At the end of each shift, each server prints a “summary of sales” from the restaurant’s point-of-sale system. That summary shows each server’s food sales, beverage sales, cash received from patrons who paid in cash, electronic payments received and electronic tips. This info is used to prepare a “cash out sheet.”
On that sheet, the server records their electronic tips, the cash received, a kitchen staff “tip-out” (equal to one per cent of food sales), and an amount equal to two per cent of the electronic tips (the processing charge). The restaurant retains the tip-out to pass along to its kitchen staff and the processing charge to cover its credit-card fees. The net amount is the server’s “net electronic tip.”
If none of the server’s customers happened to pay their restaurant bills in cash that day, the restaurant simply transfers an amount equal to the server’s net electronic tip to the server, typically the next business day, via direct bank deposit. This is known as the “due-back.”
In some circumstances, a server’s due-back is less than the server’s net electronic tip. This happens when a restaurant customer pays in cash, which the server retains and is taken into account in calculating the due-back.
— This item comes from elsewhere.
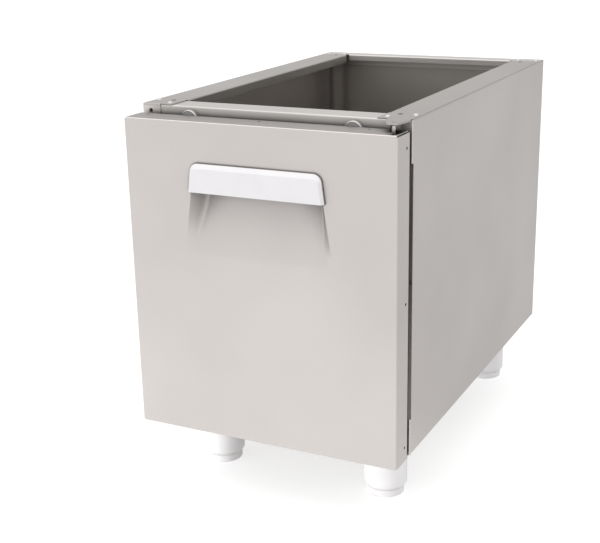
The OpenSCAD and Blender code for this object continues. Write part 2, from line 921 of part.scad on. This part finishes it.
// The pressed tile: front and rear faces of the sheet as one closed skin
module recess_tile(edge, low, high) {
  rows = grid_z(low, high);
  nx = len(grid_x(0, edge));
  nz = len(rows);
  front = [for (z = rows) for (x = grid_x(z, edge)) [x, recess_y(x, z), z]];
  rear = [for (z = rows) for (x = grid_x(z, edge))
    [x, recess_y(x, z), z] + door_sheet * recess_normal(x, z)];
  n = nx * nz;
  function at(i, j) = j * nx + i;
  faces = concat(
    [for (j = [0:nz - 2]) for (i = [0:nx - 2]) [at(i, j), at(i, j + 1), at(i + 1, j)]],
    [for (j = [0:nz - 2]) for (i = [0:nx - 2]) [at(i + 1, j), at(i, j + 1), at(i + 1, j + 1)]],
    [for (j = [0:nz - 2]) for (i = [0:nx - 2]) [n + at(i, j), n + at(i + 1, j), n + at(i, j + 1)]],
    [for (j = [0:nz - 2]) for (i = [0:nx - 2])
      [n + at(i + 1, j), n + at(i + 1, j + 1), n + at(i, j + 1)]],
    [for (i = [0:nx - 2]) [at(i, 0), at(i + 1, 0), n + at(i + 1, 0), n + at(i, 0)]],
    [for (i = [0:nx - 2]) [at(i + 1, nz - 1), at(i, nz - 1), n + at(i, nz - 1), n + at(i + 1, nz - 1)]],
    [for (j = [0:nz - 2]) [at(0, j + 1), at(0, j), n + at(0, j), n + at(0, j + 1)]],
    [for (j = [0:nz - 2]) [at(nx - 1, j), at(nx - 1, j + 1), n + at(nx - 1, j + 1), n + at(nx - 1, j)]]
  );
  polyhedron(concat(front, rear), faces);
}

tile_edge = recess_w / 2 + recess_h * recess_spread + 5;
tile_low = recess_low - 6;
tile_high = recess_top + 1.6;

// Place and size of the two moulded bosses that hold the hood
boss_z = door_h - grip_top - grip_screw_drop;
boss_d = 4.6;

module door_skin() {
  half = door_w / 2;
  side_run = door_t - skin_short;
  r = fold_r;
  lap = 0.8;
  color("gainsboro")
    in_door()
      difference() {
        union() {
          difference() {
            union() {
              // Front and the two side folds
              translate([0, 0, r])
                linear_extrude(door_h - 2 * r)
                  translate([-half, door_t - skin_short])
                    rotate(-90)
                      fold_section([side_run, 2 * half, side_run], [1, 1], r, door_sheet);
              // Front and the top and bottom folds
              along_width(-half + r, half - r)
                translate([side_run, door_h])
                  rotate(180)
                    fold_section([side_run, door_h, side_run], [1, 1], r, door_sheet);
            }
            translate([-tile_edge + lap, -1, tile_low + lap])
              cube([2 * (tile_edge - lap), door_sheet + 2, tile_high - tile_low - 2 * lap]);
          }
          recess_tile(tile_edge, tile_low, tile_high);
        }
        // Top and bottom folds are cut away round the hinge pins
        translate([axis_x - notch_left_bottom, r, -1])
          cube([notch_left_bottom + notch_right, door_t, r + 2]);
        translate([axis_x + notch_step, r, door_h - r - 1])
          cube([notch_right - notch_step, door_t, r + 2]);
        translate([axis_x - notch_left_top, axis_front - notch_ahead, door_h - r - 1])
          cube([notch_left_top + notch_right, door_t, r + 2]);
        for (z = [rivet_end, door_h / 2, door_h - rivet_end])
          for (s = [-1, 1])
            translate([s * half, door_t - rivet_back, z])
              rotate([0, 90, 0])
                cylinder(h = 6, d = rivet_hole_d, center = true, $fn = 24);
        for (v = top_rivets)
          translate([v * body_w, door_t - rivet_back, door_h])
            cylinder(h = 6, d = rivet_hole_d, center = true, $fn = 24);
        for (s = [-1, 1])
          translate([s * grip_screw_x, -1, boss_z])
            rotate([-90, 0, 0])
              cylinder(h = door_sheet + 2, d = boss_d + 0.4, $fn = 32);
      }
}

module door_inner_panel() {
  half = door_w / 2 - door_sheet;
  high = door_h - 2 * door_sheet;
  r = fold_r;
  color("lightgray")
    in_door()
      translate([0, 0, door_sheet])
        difference() {
          union() {
            translate([0, 0, r])
              linear_extrude(high - 2 * r)
                translate([half, door_t - inner_fold])
                  rotate(90)
                    fold_section([inner_fold, 2 * half, inner_fold], [1, 1], r, door_sheet);
            along_width(-half + r, half - r)
              translate([door_t - inner_fold, 0])
                fold_section([inner_fold, high, inner_fold], [1, 1], r, door_sheet);
          }
          for (q = [[-1, notch_left_bottom + 1], [high - r - 1, notch_left_top + 1]])
            translate([axis_x - q[1], 0, q[0]])
              cube([q[1] + notch_right, door_t - r, r + 2]);
          for (z = [rivet_end, door_h / 2, door_h - rivet_end])
            for (s = [-1, 1])
              translate([s * half, door_t - rivet_back, z - door_sheet])
                rotate([0, 90, 0])
                  cylinder(h = 6, d = rivet_hole_d, center = true, $fn = 24);
          for (v = top_rivets)
            translate([v * body_w, door_t - rivet_back, high])
              cylinder(h = 6, d = rivet_hole_d, center = true, $fn = 24);
        }
}

// Angle plates inside the door that hold the hinge bushes

module door_hinge_plate() {
  half = door_w / 2 - door_sheet;
  front_part = door_t - inner_fold - seat;
  deep = door_t - 2 * door_sheet;
  wide = 34;
  leg_t = 2.5;
  difference() {
    union() {
      translate([half - wide, fold_r, 0])
        cube([wide, front_part - fold_r, plate_t]);
      translate([half - wide, fold_r, 0])
        cube([wide - door_sheet - seat, deep - fold_r, plate_t]);
      translate([half - wide, door_sheet, -leg_h + plate_t])
        cube([wide - fold_r + door_sheet, leg_t, leg_h]);
      translate([half - leg_t, fold_r, -leg_h + plate_t])
        cube([leg_t, front_part - fold_r, leg_h]);
    }
    translate([axis_x, axis_front, -1])
      cylinder(h = plate_t + 2, d = bush_d + 0.1);
  }
}

module door_hinge_plate_top() {
  color("gray")
    in_door()
      translate([0, 0, door_h - plate_in - plate_t])
        door_hinge_plate();
}

module door_hinge_plate_bottom() {
  color("gray")
    in_door()
      translate([0, 0, plate_in + plate_t])
        mirror([0, 0, 1]) door_hinge_plate();
}

// Bush that ends at the plane z = 0 or at its rim above it; the lower one carries the
// door on its rim, the upper one has its rim under the plate

module hinge_bush(rim_z) {
  top = max(0, rim_z + bush_rim_t);
  color("ivory")
    difference() {
      union() {
        translate([0, 0, rim_z])
          cylinder(h = bush_rim_t, d = bush_rim_d);
        translate([0, 0, -plate_t - bush_below])
          cylinder(h = plate_t + bush_below + top, d = bush_d);
      }
      translate([0, 0, -plate_t - bush_below - 1])
        cylinder(h = plate_t + bush_below + top + 2, d = pin_d + 2 * pin_clear);
    }
}

module hinge_bush_top() {
  translate([axis_x, axis_y, door_z + door_h - plate_in])
    hinge_bush(-plate_t - bush_rim_t);
}

module hinge_bush_bottom() {
  translate([axis_x, axis_y, door_z + plate_in])
    mirror([0, 0, 1]) hinge_bush(0);
}

// Steel plates inside the inner panel that the magnets pull on

module strike_plates() {
  size = magnet_d + 6;
  color("dimgray")
    for (s = [-1, 1])
      translate([s * magnet_x - size / 2, door_y + door_t - door_sheet - 1.5, 0])
        translate([0, 0, door_z + door_h - door_sheet - fold_r - size - 1])
          cube([size, 1.5, size]);
}

// Grip hood. Its outline leans in towards the top and has rounded upper corners.

grip_low = door_h - grip_top - grip_h;

function arc(c, r, from, to, steps = 8) =
  [for (i = [0:steps]) let(a = from + (to - from) * i / steps) c + r * [cos(a), sin(a)]];

// Points of the outline with its side line moved in by a gap
function grip_points(gap, top_gap, r) =
  let(
    lean = atan2(grip_lean, grip_h),
    low = grip_w / 2 - gap,
    high = grip_h - top_gap,
    side = function(z) low - z * tan(lean),
    cx = side(high - r) - r * cos(lean) + r * sin(lean) * tan(lean),
    c = [cx, high - r]
  )
  concat(
    [[-low, 0], [low, 0]],
    arc(c, r, 0, 90),
    arc([-c[0], c[1]], r, 90, 180)
  );

module grip_outline(gap = 0, top_gap = 0, r = 12) {
  polygon(grip_points(gap, top_gap, r));
}

// Stands an outline upright, growing out of the door face
module out_of_door(out) {
  translate([0, 0, grip_low])
    rotate([90, 0, 0])
      linear_extrude(out)
        children();
}

module handle_gasket() {
  color("dimgray")
    in_door()
      difference() {
        out_of_door(gasket_t) grip_outline(-gasket_show, -gasket_show, 12 + gasket_show);
        translate([0, 1, -1])
          out_of_door(gasket_t + 2) grip_outline(7, 9, 8);
        for (s = [-1, 1])
          translate([s * grip_screw_x, 0, boss_z])
            rotate([90, 0, 0])
              cylinder(h = 3 * gasket_t, d = boss_d + 0.4, center = true, $fn = 32);
      }
}

module hood_form(shrink) {
  wall = shrink;
  hull() {
    translate([0, -gasket_t + (shrink > 0 ? 0.5 : 0), 0])
      out_of_door(0.5) grip_outline(wall, wall, 12 - wall);
    translate([0, -grip_out + 0.5 + wall, 0])
      out_of_door(0.5) grip_outline(3 + wall, grip_bevel + wall * 0.6, 9 - wall);
  }
}

module handle_hood() {
  boss_in = 1.6;
  color("white")
    in_door()
      difference() {
        union() {
          difference() {
            hood_form(0);
            translate([0, 0, -grip_wall]) hood_form(grip_wall);
          }
          for (s = [-1, 1])
            translate([s * grip_screw_x, -gasket_t - boss_in, boss_z])
              rotate([-90, 0, 0])
                cylinder(h = gasket_t + boss_in + door_sheet - 0.1, d = boss_d, $fn = 32);
        }
        for (s = [-1, 1])
          translate([s * grip_screw_x, -gasket_t, boss_z])
            rotate([-90, 0, 0])
              cylinder(h = 10, d = 2.4, $fn = 24);
      }
}

module handle_screws() {
  shank = 2.6;
  color("silver")
    in_door()
      for (s = [-1, 1])
        translate([s * grip_screw_x, door_sheet, boss_z])
          rotate([-90, 0, 0]) {
            cylinder(h = 1.6, d = 7, $fn = 32);
            translate([0, 0, -shank]) cylinder(h = shank + eps, d = 2.2, $fn = 24);
          }
}

side_panel_left();
side_panel_right();
side_rail_left();
side_rail_right();
front_rail();
rear_rail();
back_panel();
floor_panel();
base_channel_front();
base_channel_rear();
hinge_doubler_top();
hinge_pin_top();
hinge_bracket_bottom();
hinge_pin_bottom();
magnet_cup_left();
magnet_cup_right();
magnet_left();
magnet_right();
magnet_studs();
foot_sleeve_front_left();
foot_sleeve_front_right();
foot_sleeve_rear_left();
foot_sleeve_rear_right();
foot_insert_front_left();
foot_insert_front_right();
foot_insert_rear_left();
foot_insert_rear_right();
rail_screws();
foot_screws();
hinge_screws();
door_skin();
door_inner_panel();
door_hinge_plate_top();
door_hinge_plate_bottom();
hinge_bush_top();
hinge_bush_bottom();
strike_plates();
handle_gasket();
handle_hood();
handle_screws();
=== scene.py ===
"""Under-counter stainless cabinet with one door, an open top and four round feet.

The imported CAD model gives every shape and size, down to the folds and the screws. This
script gives the finishes, the studio and the camera. Metres, +Z up, door towards -Y.
"""
import json
import math

import bpy
from mathutils import Matrix, Vector

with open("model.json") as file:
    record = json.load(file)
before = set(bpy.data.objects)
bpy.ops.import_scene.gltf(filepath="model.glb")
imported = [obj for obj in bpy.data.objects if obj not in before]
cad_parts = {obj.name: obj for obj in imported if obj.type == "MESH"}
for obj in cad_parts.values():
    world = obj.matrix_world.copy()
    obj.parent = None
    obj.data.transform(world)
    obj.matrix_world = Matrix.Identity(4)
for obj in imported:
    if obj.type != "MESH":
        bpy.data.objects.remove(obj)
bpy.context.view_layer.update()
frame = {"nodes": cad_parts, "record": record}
nodes = frame["nodes"]
bpy.ops.object.select_all(action="DESELECT")

WHITE = (1, 1, 1, 1)

# Directions of the brushing
SIDEWAYS, FRONT_TO_BACK, UPWARDS = 0, 1, 2

# Brushing: real scratches are about 0.05 mm wide. They are drawn 0.6 mm wide and 90 times
# as long, so that they show at this distance. The clouds are about 200 mm wide.
SCRATCH_WIDTH = 0.0006
SCRATCH_LENGTH = 90
SCRATCH_DEPTH = 0.0002
SCRATCH_SHARE = 0.35
SHEET_CLOUDS = 5.0
SHEET_TONES = (0.45, 0.9)
SHEET_ROUGHNESS_SPREAD = 0.05

# Moulding: the spark-eroded grain of the mould is 1.2 mm coarse, and the mottle 30 mm
MOULD_GRAIN = 0.0012
MOULD_GRAIN_DEPTH = 0.0001
MOULD_GRAIN_STRENGTH = 0.08
MOULD_CLOUDS = 30.0
MOULD_TONES = (0.3, 0.7)
MOULD_ROUGHNESS_SPREAD = 0.04

# Painted shade in creases: the open share of the space over a point where the painted shade is fullest
# and where it ends
CREASE_DARK, CREASE_CLEAR = 0.3, 0.9
CREASE_SAMPLES = 16

# How far the door's sheet looks up, from 0 on its face to 1 on its top edge, where the painted
# highlight on the bend and the painted shade on the top edge lie
FACE_ENDS, BEND_STARTS, BEND_ENDS, TOP_STARTS = 0.45, 0.6, 0.85, 0.97


# Colours and nodes

def linear(hex_colour):
    """An sRGB hex colour as the linear numbers that a shader socket takes."""
    parts = [int(hex_colour[i:i + 2], 16) / 255 for i in (1, 3, 5)]
    return [c / 12.92 if c <= 0.04045 else ((c + 0.055) / 1.055) ** 2.4 for c in parts] + [1.0]


def add_node(tree, kind, settings=None, **links):
    """Adds one node with its settings and links.

    Settings are attributes or socket values. Links are socket=source pairs, where i0, i1
    and i2 are sockets by number and an underscore in a name is a space.
    """
    node = tree.nodes.new(kind)
    for key, value in (settings or {}).items():
        if isinstance(key, str) and hasattr(node, key):
            setattr(node, key, value)
        else:
            node.inputs[key].default_value = value
    for key, source in links.items():
        numbered = key[0] == "i" and key[1:].isdigit()
        socket = node.inputs[int(key[1:]) if numbered else key.replace("_", " ")]
        tree.links.new(source, socket)
    return node


def new_material(name):
    """An empty node-based material and its node tree."""
    material = bpy.data.materials.new(name)
    material.use_nodes = True
    tree = material.node_tree
    tree.nodes.clear()
    return material, tree


def two_tones(tree, pattern, dark, light, ends):
    """A pattern's value as a blend of two close sRGB colours."""
    ramp = add_node(tree, "ShaderNodeValToRGB", {}, Fac=pattern)
    for stop, position, colour in zip(ramp.color_ramp.elements, ends, (dark, light)):
        stop.position = position
        stop.color = linear(colour)
    return ramp.outputs["Color"]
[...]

In these cases, the server’s net electronic tip is partially received in cash (from customers’ payment of their restaurant bills), and partly from the due-back received from the restaurant itself.
At the end of each shift, each server also prepares two envelopes in which they place cash to “tip out” the onsite restaurant manager and assistant manager — two per cent — and the support staff (bussers, hosts/hostesses and bartenders) at one per cent per support staff person (to a maximum of three per cent).
Each server delivers their summary of sales, their cash out sheet, and the two envelopes to the onsite manager at the end of their shift who later distributes the cash tip-outs to the restaurant managers and support staff. The sales summary and cash out sheet were set aside and picked up the next morning by someone from accounting to facilitate payment of the servers’ due-backs.
The restaurant took the general position that due-backs received by servers were not considered to be “pensionable salary and wages” for purposes of CPP rules, nor “insurable earnings” for purposes of the EI Act. As a result, when it calculated its CPP and EI liabilities for 2015, 2016 and 2017, it did not consider any portion of the electronic tips.
Needless to say, the CRA took a different view and assessed the restaurant on the basis that a portion of the servers’ electronic tips for 2015, 2016 and 2017 should have been considered. The taxpayer took the matter to Tax Court in 2020 and lost. It then appealed the decision to the Federal Court of Appeal (FCA), which heard the case earlier this year.
The key question the court had to decide was whether the due-backs were properly considered to be amounts paid by an employer to employees “in respect of” their employment. The restaurant argued the due-backs are not paid in respect of a server’s employment and are not insurable earnings because a server’s due-back bears “little or no relation to the server’s net tip. It is simply the difference between cash payments for meals and electronic tips owing.”
The three-judge appellate panel disagreed, citing a seminal 1983 decision of the Supreme Court of Canada, which stated that the words “in respect of” have “wide scope and import such meanings as ‘in relation to,’ ‘with reference to’ and ‘in connection with.’ In other words, “but for” their employment as servers by the restaurant, the servers would not receive any tips paid to them in the form of due-backs.
The FCA, in a written decision released last month, concurred with the lower court’s decision, and concluded the due-backs were “contributory salary and wages of the employee paid by the employer” for purposes of the CPP and “insurable earnings” for purposes of the EI Act.